Free【北奥羽の地名】板ノ沢(十和田市)/カヤ人形の伝統残す

北奥羽の地名
北奥羽の地名

十和田市深持の集落。深持史年表によると、地名はアイヌ語の「ユタナイ」に由来するとされ、ユタは臼、ナイは沢を意味し、かつては石臼や木臼を作っていた土地だったと考えられている。

 集落内にある御瀧大龍神(板ノ沢神社)の境内前に約3メートル、重さ約80キロの男女一対のカヤ人形を置く地域の伝統行事「カヤ人形結い」の風習が息づく。全国で見られる豊作祈願の伝統行事「虫送り」の一種との説や、無病息災を祈る魔よけとして作られたという説、またはその両方など、起源には諸説ある。

 十和田市史によるとカヤ人形結いの風習は、かつては藤坂や滝沢、立崎など市内の広範囲で見られたが、現在行われている地域は少ない。
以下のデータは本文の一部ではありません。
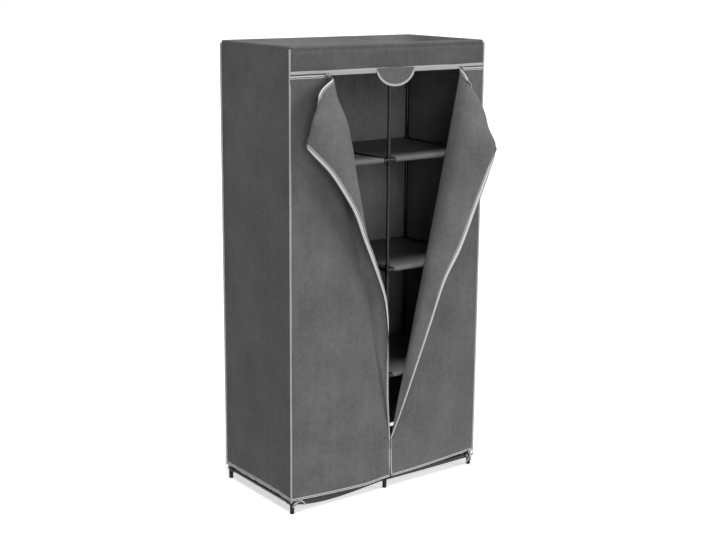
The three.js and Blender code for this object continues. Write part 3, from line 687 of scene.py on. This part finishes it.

近くの梅集落では後継者不足のため2013年を最後に制作は休止中で、今では板ノ沢集落だけとなった。

 板ノ沢神社のカヤ人形の前にある立て看板には「古歴天明の餓死無き祈る」と記されている他、境内には江戸時代に建てられた餓死者供養塔があり、地域の苦難の歴史と住民の安寧への願いをうかがい知ることができる。